Este mes hace 128 años de la muerte del filósofo francés Ernest Renan. Con tal motivo publica Aurelio García Cantalapiedra este artículo recordando las lecturas de juventud cuando se cumplía el centenario.
Hace cien años que murió Ernesto Renan
Hablar hoy de Renan, recordar su muerte ocurrida en 1892 como un centenario a tener en cuenta, parecerá fuera de lugar ante la resonancia del Quinto Centenario que recorre el mundo. Ernesto Renan no es una figura actual; el ilustre pensador francés parece borrado de la vida intelectual de hoy. Pero, ¿por qué es esto así? ¿quedó apagado para siempre el eco de su obra después de aquella «búsqueda ( ... ) de nuevas posibilidades racionales de fe» a que se refiere Francisco Pérez Gutiérrez en su Renan en España? El mismo autor citado, en otra parte del libro invita con estas palabras a la revalorización del personaje: « … la suposición de un Renan fenecido y desprovisto hoy de todo interés obedece tan solo a que se le ignora. Basta leerle ( ... ) para sentirle revivir y volverse nuestro contemporáneo».
Para nosotros, los españoles de mi generación, que llegamos a los libros en los años anteriores y próximos a la guerra civil en la vida cultural de Torrelavega, ya teníamos entonces a nuestra disposición, en la Biblioteca Popular, la Vida de Jesús y los dos tomos de Los Apóstoles del escritor francés. Era en una edad joven, en que la curiosidad intelectual empujaba hacia todos los caminos y en una época en la que, dichosamente, éstos estaban abiertos siempre para todo aquel que quisiera adentrarse por ellos. Unamuno y Ortega fueron nuestros mentores en este primer acercamiento. Ortega había publicado un artículo en El Imparcial, en 1908, en el que se leía esta frase: «En el cauce del siglo XX va hinchándose más y más el claro nombre de Renan». Y en otra ocasión: «Los libros de Renan me acompañan desde niño; en muchas ocasiones me han servido de abrevadero espiritual». Pero esto ocurría en fechas en que, muy pronto, todo iba a discurrir por un camino único en el que Renan no tenía cabida.
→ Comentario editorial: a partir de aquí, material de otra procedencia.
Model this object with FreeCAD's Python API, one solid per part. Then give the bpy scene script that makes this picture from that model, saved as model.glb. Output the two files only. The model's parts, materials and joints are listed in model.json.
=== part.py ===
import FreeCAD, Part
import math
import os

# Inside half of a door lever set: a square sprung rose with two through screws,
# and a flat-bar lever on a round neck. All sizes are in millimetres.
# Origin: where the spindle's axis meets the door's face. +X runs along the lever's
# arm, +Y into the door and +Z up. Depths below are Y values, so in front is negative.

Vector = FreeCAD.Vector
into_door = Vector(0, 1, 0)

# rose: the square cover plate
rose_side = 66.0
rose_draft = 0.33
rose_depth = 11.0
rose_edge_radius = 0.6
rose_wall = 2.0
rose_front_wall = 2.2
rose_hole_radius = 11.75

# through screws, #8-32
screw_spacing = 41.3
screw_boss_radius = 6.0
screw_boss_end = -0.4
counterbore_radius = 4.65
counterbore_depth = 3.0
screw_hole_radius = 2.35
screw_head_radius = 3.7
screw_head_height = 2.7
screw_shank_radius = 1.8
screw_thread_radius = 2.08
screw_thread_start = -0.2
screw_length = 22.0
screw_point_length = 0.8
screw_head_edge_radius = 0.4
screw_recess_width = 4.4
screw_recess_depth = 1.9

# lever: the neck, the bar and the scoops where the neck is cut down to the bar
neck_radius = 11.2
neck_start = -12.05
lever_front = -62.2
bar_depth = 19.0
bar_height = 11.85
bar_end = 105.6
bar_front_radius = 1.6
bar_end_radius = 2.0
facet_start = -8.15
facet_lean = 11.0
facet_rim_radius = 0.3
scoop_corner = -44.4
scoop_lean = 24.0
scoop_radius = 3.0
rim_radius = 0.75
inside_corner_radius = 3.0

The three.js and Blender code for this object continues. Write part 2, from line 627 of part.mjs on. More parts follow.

Su Vida de Jesús no volvería a estar a nuestro alcance hasta el año 1958, cuando una editorial argentina consiguió hacer llegar a España una pequeña parte de su edición, proporcionándonos así su relectura, aún cuando tuviera que ser de una manera clandestina.
Aquella primera indagación de hacia más de veinte años encontraba en el reencuentro más madura con el libro, nuevos e importantes motivos para intentar conocer el terreno en el que su autor se movió. Y cuando en fecha más reciente Francisco Pérez Gutiérrez dio a conocer su Renan en España (Taurus 1988), aquel interés se vio colmado en su acercamiento a la vida y a la obra del autor que había suscitado nuestra temprana curiosidad. Ya teníamos a nuestra disposición todas las claves para adentrarnos con seguridad en las razones de la trascendencia de la obra de Renan y en el conocimiento de la convulsión provocada por su Vida de Jesús.
(«Basta leerle [a Renan] para sentirle revivir ... »).
Pocos libros han puesto a su autor en el camino de la celebridad, en tan breve tiempo como le sucedió al escritor francés. La Vida de Jesús apareció en junio de 1863; el 1 de septiembre del mismo año ya estaba incluida por el Vaticano en el Índice, con una rigurosa puntualidad. Para un entendimiento correcto de este proceder y de las reacciones de todo tipo que produjo el contenido del libro, no se puede separarlo del contexto histórico en que se publicó, que llevó, a unos, a condenarle con todo el rigor, y a otros, a tomar con no menor rigor y el mayor interés, el pretendido estudio exhaustivo de la figura humana de Jesús de Nazareth.
El libro de Renan había caído con un fuerte impacto sobre las aguas ya revueltas por el racionalismo en Europa. Y en España de una manera particular, donde, siguiendo a Francisco Pérez Gutiérrez, se puede asegurar que «… la influencia de Renan vendría a modelar en notable proporción la fisonomía religiosa del movimiento llamado krausista».
Si volvemos ahora nuestros ojos hacia la peculiaridad histórica de nuestro país en el último tercio del siglo XIX y a la importancia que aquellos años tuvieron como origen de la contemporaneidad que les siguió, estaremos en condiciones de valorar en su justa medida la obra de Ernesto Renan, que contribuyó, de manera indudable, al discurrir de la vida espiritual de entonces.
Y con ello, a lo justo que es recordar su figura, con el eclecticismo que requiere, en este centenario de su muerte.